The only thing that actually matters is the coefficients of the polynomial, which you could write down in a list that looks a lot like a sequence...

 

[shinobi20]

So, the variable actually isn't that important. Once you pick that t is your variable, it's the same variable for all polynomials, and to specify any individual polynomial you don't need to say it.

The only thing that actually matters is the coefficients of the polynomial, which you could write down in a list that looks a lot like a sequence...

So the polynomial $p$ is a function of $t$ not the coefficients which is denoted by $x \in W$ where $x = (a_0, a_1, ..., a_n, 0, 0, 0, ...)$. But how do I connect $x$ to $p$ if it cannot be a function of $x$ either?

 

[Office_Shredder]

Once you give me x, the polynomial is just $a_0 + a_1 t +...$

But the fact that it's a polynomial is just window dressing.
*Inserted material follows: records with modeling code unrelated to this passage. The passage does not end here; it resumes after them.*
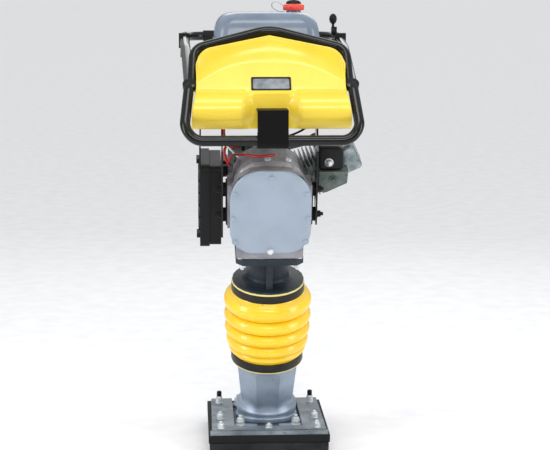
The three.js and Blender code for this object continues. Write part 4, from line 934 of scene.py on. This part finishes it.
neck = lathe([(18, 1056), (18, 1070), (17, 1071), (14, 1071)], 48, about=CAP)
tap = together(
    lathe([(6, 916), (6, 938)], 24, about=TAP),
    lathe([(9, 903), (11, 904), (11, 921), (9, 922)], 32, about=TAP),
    lathe([(4, 890), (4, 904)], 20, about=TAP),
)
piece("tank_shell", together(tank_mesh(), neck), LEVEL, tank_grey, "handle",
      ["fuel_tank"])
piece("tank_tap", tap, LEVEL, moulded_black, "handle")
print("tank holds about", round(0.25 * 0.27 * 0.125 * 1000, 1), "litres outside")

# %% [markdown]
# The cap has a red skirt with finger flutes and a black vented dome. The flutes are a ripple in the
# radius of each ring. A thin clear cord ties the cap to the tank so that it can't be lost.

# %% Cap and tether
FLUTES = 24


def fluted_ring(radius, height, depth, sides=144):
    ring = []
    for step in range(sides):
        turn = 2 * math.pi * step / sides
        size = radius + depth * math.cos(FLUTES * turn)
        ring.append((CAP[0] + size * math.cos(turn), CAP[1] + size * math.sin(turn), height))
    return ring


levels = [(24, 1071.5, 0.3), (25.2, 1073, 0.6), (25.6, 1082, 0.7), (24.8, 1085, 0.4), (22, 1087, 0),
          (15, 1087.5, 0)]
skirt = capped([fluted_ring(*level) for level in levels])
piece("cap_skirt", skirt, LEVEL, signal_red, "cap", ["tank_cap"])
dome = lathe([(19, 1086.8), (18.6, 1090), (16, 1093.6), (11, 1096), (5, 1097.2), (0.4, 1097.4)], 64,
             about=CAP)
vent = lathe([(5, 1096), (5, 1098.3), (4, 1099), (0.4, 1099)], 32, about=CAP)
piece("cap_dome", together(dome, vent), LEVEL, moulded_black, "cap")
tether = slack([(52, 32, 1074), (40, 22, 1086), (26, 16, 1093), (16, 20, 1088), (18, 32, 1078),
                (32, 44, 1070), (46, 52, 1068.5)], 12)
piece("cap_tether", swept(tether, 1.1, 10), LEVEL, clear_tube, "handle")
print("cap flutes", FLUTES)

# %% [markdown]
# ## Cables, hoses and small fittings
# The fuel hose and the throttle cable join the rocking handle to the engine. Each is swept along a
# soft curve and baked in place, on neither body.

# %% Hose and cable
fuel_way = [(-100, 20, 889), (-100, 18, 868), (-104, -16, 812), (-105, -38, 774), (-98, -47, 752),
            (-84, -48, 745), (-72, -48, 744.5), (-66, -46, 744)]
hose = piece("fuel_line", swept(slack(fuel_way), 4.2, 16), LEVEL, lead_red, "",
             ["fuel_hose"])
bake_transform(hose)
cable_way = [(180, 182, 996), (180, 120, 966), (181, 20, 944), (183, -62, 926), (160, -100, 870),
             (96, -90, 795), (30, -66, 765), (-24, -36, 762)]
cable = piece("throttle_line", swept(slack(cable_way), 2.6, 12), LEVEL, soft_black, "",
              ["throttle_cable"])
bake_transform(cable)

# %% [markdown]
# Around the top of the crankcase sit a red ignition lead with a loop, a clear overflow tube and two
# bolts that hold the lead's clips. A thin black tube hangs from the handle's left side. They are
# small, but from the front they fill the gap below the handle.

# %% Lead, clips and overflow tube
lead = slack([LEG @ Vector(p) for p in ((-96, 96, 640), (-92, 60, 664), (-84, 20, 690),
                                        (-62, -20, 706), (-34, -44, 711), (-10, -48, 714),
                                        (10, -38, 712))], 10)
lead = [p * 1000 for p in lead]
piece("ignition_lead", swept(lead, 3.2, 12), LEVEL, lead_red, "machine")
loop_back = slack([(-99, -70, 748), (-104, -78, 738), (-103, -84, 722), (-96, -84, 708),
                   (-90, -76, 700)], 10)
piece("lead_loop", swept(loop_back, 3.4, 12), LEVEL, lead_red, "machine")
overflow = slack([(-104, -66, 752), (-92, -80, 742), (-78, -92, 728), (-66, -100, 718)], 10)
piece("overflow_tube", swept(overflow, 2.6, 12), LEVEL, clear_tube, "machine")
for name, x in (("clip_bolt_left", -6), ("clip_bolt_right", 42)):
    clip = together(bolt((x, -40, 703), (0, -0.35, 1), 10, 5, washer=1.6),
                    bar((x, -40, 698), (x, -40, 704), 8, 24))
    piece(name, clip, LEG, zinc, "machine", edge_mm=0.4)
hanging = slack([(-163, -200, 846), (-163, -201, 800), (-164, -202, 752), (-164, -202, 706)], 8)
piece("hanging_tube", swept(hanging, 1.9, 12), LEVEL, soft_black, "handle")
print("small fittings placed")

# %% [markdown]
# ## Carrier under the tank
# A cross tube on the side plates carries everything the operator holds. Struts run from it to small
# clamps on the handle tube, and flat cradle bars hold the tank from below. Tubes are swept and the
# bars are blocks with eased edges, welded into one piece as on the real machine.

# %% Carrier frame
carrier = [bar((-172, -150, 872), (172, -150, 872), 12, 32)]
for side in (-1, 1):
    strut = bent([(side * 160, -150, 872), (side * 166, -204, 889), (side * 178, -246, 902)], 30)
    carrier.append(swept(strut, 9, 20))
    carrier.append(lathe([(12.3, -9), (15.5, -8), (15.5, 8), (12.3, 9)], 32))
    clamp_place = Matrix.Translation((side * 187.6, -250, 903)) @ Matrix.Rotation(math.radians(48), 4, "X")
    bmesh.ops.transform(carrier[-1], matrix=clamp_place, verts=carrier[-1].verts)
for y in (-60, 120):
    carrier.append(block((-176, y - 12, 924), (176, y + 12, 933.7)))
    carrier.append(block((-176, y - 12, 924), (-170, y + 12, 938)))
    carrier.append(block((170, y - 12, 924), (176, y + 12, 938)))
carrier.append(block((-14, -156, 924), (14, 130, 933.7)))
carrier.append(block((-14, -156, 880), (14, -144, 930)))
piece("tank_carrier", together(*carrier), LEVEL, powder_coat, "handle",
      ["carrier_frame"], edge_mm=0.8)
for name, side in (("clamp_pin_left", -1), ("clamp_pin_right", 1)):
    pin = bolt((side * 196, -254, 900), (side, 0, 0), 8, 3, washer=1)
    piece(name, pin, LEVEL, zinc, "handle", edge_mm=0.3)
print("carrier parts welded", len(carrier))

# %% [markdown]
# ## Engine dress
# Above the muffler a black sheet guides the cooling air over the fins, held by one bright cap nut.
# The muffler itself has a pressed flange seam round its edge.

# %% Air guide, cap nut and muffler seam
guide_rows = []
for inset, depth in ((0, 92), (0, 70), (1.5, 67.5), (4, 66.5)):
    outline = round_square(122 + inset, 182 - inset, 631 + inset, 688 - inset, 8, 12, 6)
    guide_rows.append([(x, depth, z) for x, z in outline])
piece("air_guide", capped(guide_rows), LEG, moulded_black, "machine", edge_mm=0.4)
nut = together(
    lathe([(11, 0), (11, 1.2), (10, 1.8)], 40),
    lathe([(8.6, 1.5), (8.6, 6), (7.8, 9), (5.6, 11.6), (2.8, 13), (0.3, 13.4)], 40),
)
bmesh.ops.transform(nut, matrix=Matrix.Translation((147, 66.3, 650))
                    @ Matrix.Rotation(math.radians(90), 4, "X"), verts=nut.verts)
piece("guide_cap_nut", nut, LEG, zinc, "machine")
seam_outline = [(122.5, 572.5), (142.5, 572.5), (193.5, 597), (195.5, 629.5), (122.5, 629.5)]
seam_rows = [[(x, depth, z) for x, z in seam_outline] for depth in (83, 86)]
piece("muffler_seam", capped(seam_rows), LEG, olive_steel, "machine", edge_mm=0.6)
print("air guide and seam placed")
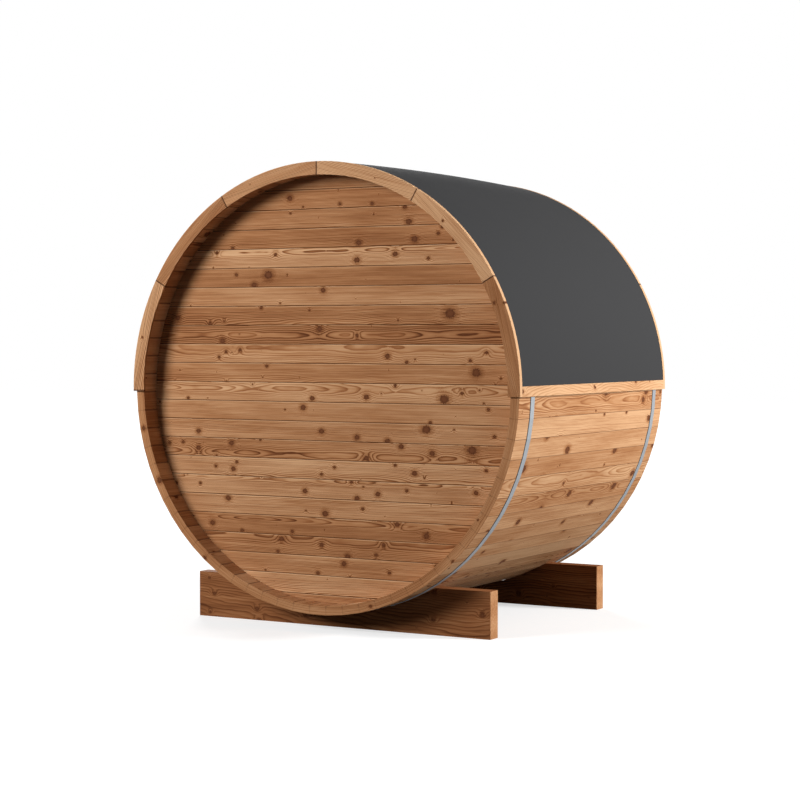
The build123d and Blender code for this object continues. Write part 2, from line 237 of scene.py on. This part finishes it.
def grown_timber():
    """Solid softwood as one node group: growth rings, knots that push them aside, and fibres."""
    tree = bpy.data.node_groups.new("grown timber", "ShaderNodeTree")
    face = tree.interface
    for name, value in (
        ("Along", 0.0), ("Across", 0.0), ("Deep", 0.0), ("Board", 0.0), ("Marked Knot", far_from_knots),
        ("Knots", 1.0), ("Tone", 0.0), ("Joint", 0.0), ("Figure", 1.0),
    ):
        face.new_socket(name, in_out="INPUT", socket_type="NodeSocketFloat").default_value = value
    face.new_socket("Colour", in_out="OUTPUT", socket_type="NodeSocketColor")
    face.new_socket("Roughness", in_out="OUTPUT", socket_type="NodeSocketFloat")
    face.new_socket("Height", in_out="OUTPUT", socket_type="NodeSocketFloat")
    given = tree.nodes.new("NodeGroupInput").outputs
    result = tree.nodes.new("NodeGroupOutput").inputs
    spot = along, across, deep, board = [given[name] for name in ("Along", "Across", "Deep", "Board")]
    pith_side, pith_depth, pith_lean, tone, contrast, spacing = board_numbers(tree, board)

    # A knot's outline is uneven, as if torn.
    torn = {"Vector": place(tree, along, across, board), "Scale": 160.0, "Detail": 1.0}
    rough_edge = step(tree, "TexNoise", torn)
    near_knot = scattered_knots(tree, spot, given["Knots"])
    near_knot = work_out(tree, "MINIMUM", near_knot, given["Marked Knot"])
    near_knot = work_out(tree, "MULTIPLY_ADD", centred(tree, rough_edge), 0.9, near_knot)

    from_pith = distance_from_pith(tree, spot, pith_side, pith_depth, pith_lean, near_knot)
    ring = work_out(tree, "MULTIPLY", growth_rings(tree, from_pith, spacing, contrast), given["Figure"])

    # Fine fibres, longer streaks, and broad clouds of darker wood that ignore the depth.
    fibre = drawn_out_noise(
        tree, spot, along_scale=8.0, cross_scale=330.0, board_shift=1.0, Detail=3.0, Roughness=0.65
    )
    streak = drawn_out_noise(tree, spot, along_scale=3.0, cross_scale=110.0, board_shift=2.3, Detail=2.0)
    face_spot = (along, across, 0.0, board)
    cloud = drawn_out_noise(
        tree, face_spot, along_scale=2.2, cross_scale=15.0, board_shift=1.7, Detail=3.0
    )

    # How far along the timber's tones the wood is here, from pale to dark.
    middle_tone, board_spread = 0.25, 0.36
    depth = work_out(tree, "MULTIPLY_ADD", centred(tree, tone), board_spread, middle_tone)
    depth = work_out(tree, "ADD", depth, given["Tone"])
    depth = work_out(tree, "ADD", depth, ring)
    for noise, strength in ((fibre, 0.42), (cloud, 0.55), (streak, 0.42)):
        depth = work_out(tree, "MULTIPLY_ADD", noise, strength, depth)
    halo_starts, halo_full, halo_dark = 2.3, 0.8, 0.26
    halo = fade(tree, near_knot, halo_starts, halo_full, 0.0, halo_dark)
    depth = work_out(tree, "ADD", depth, halo, clamp=True)
    colour = ramp(tree, depth, timber_tones)

    # A knot has a mottled heart in a dark rim. Its places are in radii from its middle.
    knot_starts, knot_full = 1.15, 0.65
    rim_starts, rim_full, rim_share = 0.45, 0.80, 0.7
    inside_knot = fade(tree, near_knot, knot_starts, knot_full)
    rim = work_out(tree, "MULTIPLY", fade(tree, near_knot, rim_starts, rim_full), inside_knot)
    rim = work_out(tree, "MULTIPLY", rim, rim_share)
    heart = work_out(tree, "MULTIPLY_ADD", rough_edge, 0.9, -0.1, clamp=True)
    knot_tint = blend(tree, heart, knot_colour, knot_heart_colour)
    knot_tint = blend(tree, rim, knot_tint, knot_rim_colour)
    colour = blend(tree, inside_knot, colour, knot_tint)
    colour = blend(tree, given["Joint"], colour, joint_colour)
    tree.links.new(colour, result["Colour"])

    # Late wood and knots are smoother than early wood, and late wood stands a little proud.
    early_roughness, late_smoother, knot_smoother = 0.80, 0.20, 0.12
    roughness = work_out(tree, "MULTIPLY_ADD", ring, -late_smoother, early_roughness)
    roughness = work_out(tree, "MULTIPLY_ADD", inside_knot, -knot_smoother, roughness)
    tree.links.new(roughness, result["Roughness"])
    late_proud, fibre_proud, rim_sunk = 0.9, 0.8, 0.5
    height = work_out(tree, "MULTIPLY_ADD", ring, late_proud, work_out(tree, "MULTIPLY", fibre, fibre_proud))
    height = work_out(tree, "MULTIPLY_ADD", rim, -rim_sunk, height)
    tree.links.new(height, result["Height"])
    return tree


timber_grain = grown_timber()


def timber(name, lay, knots=1.0, tone=0.0, figure=1.0):
    """A wooden finish. lay says which way the boards run at a place on the object."""
    finish = bpy.data.materials.new(name)
    finish.use_nodes = True
    tree = finish.node_tree
    tree.nodes.clear()
    where = step(tree, "TexCoord", output=3)
    x, y, z = (step(tree, "SeparateXYZ", {0: where}, i) for i in range(3))
    laid = lay(tree, x, y, work_out(tree, "SUBTRACT", z, axis_height))
    grain = tree.nodes.new("ShaderNodeGroup")
    grain.node_tree = timber_grain
    laid.setdefault("Tone", tone)
    laid.setdefault("Knots", knots)
    laid.setdefault("Figure", figure)
    for socket, value in laid.items():
        if isinstance(value, bpy.types.NodeSocket):
            tree.links.new(value, grain.inputs[socket])
        else:
            grain.inputs[socket].default_value = value
    bump = step(tree, "Bump", {"Strength": 0.35, "Distance": 0.0012, "Height": grain.outputs["Height"]})
    surface = step(
        tree,
        "BsdfPrincipled",
        {
            "Base Color": grain.outputs["Colour"],
            "Roughness": grain.outputs["Roughness"],
            "Normal": bump,
            "Specular IOR Level": 0.05,
        },
    )
    step(tree, "OutputMaterial", {"Surface": surface})
    return finish


def give(finish, *names):
    """Puts a finish on CAD nodes."""
    for name in names:
        mesh = nodes[name].data
        mesh.materials.clear()
        mesh.materials.append(finish)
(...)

You can describe it as a sequence of the coefficients and we both know exactly what the object is.

 

[shinobi20]

Once you give me x, the polynomial is just $a_0 + a_1 t +...$

But the fact that it's a polynomial is just window dressing. You can describe it as a sequence of the coefficients and we both know exactly what the object is.

So the gist of it is that the similarity (which is the keyword) between $W$ and $\mathcal{P}$ is that the sequence element $x \in W$ is similar to an element $p \in \mathcal{P}$ in such a way that $x$ represents the coefficients of $p$ (since the only thing needed to define a polynomial are its coefficients), and that is all.

What I thought originally was that I really need to use $x$ in a certain map to produce $p$, but what really is asked here is just to display the similarity not necessarily that they are the exact same thing, although $x$ and $p$ can be made to represent the same thing.

Is my reasoning correct?

 

[Office_Shredder]

You can make an exact map. Given a sequence of coefficients, you can write down a polynomial. That's a function. Is it linear? Is it bijective?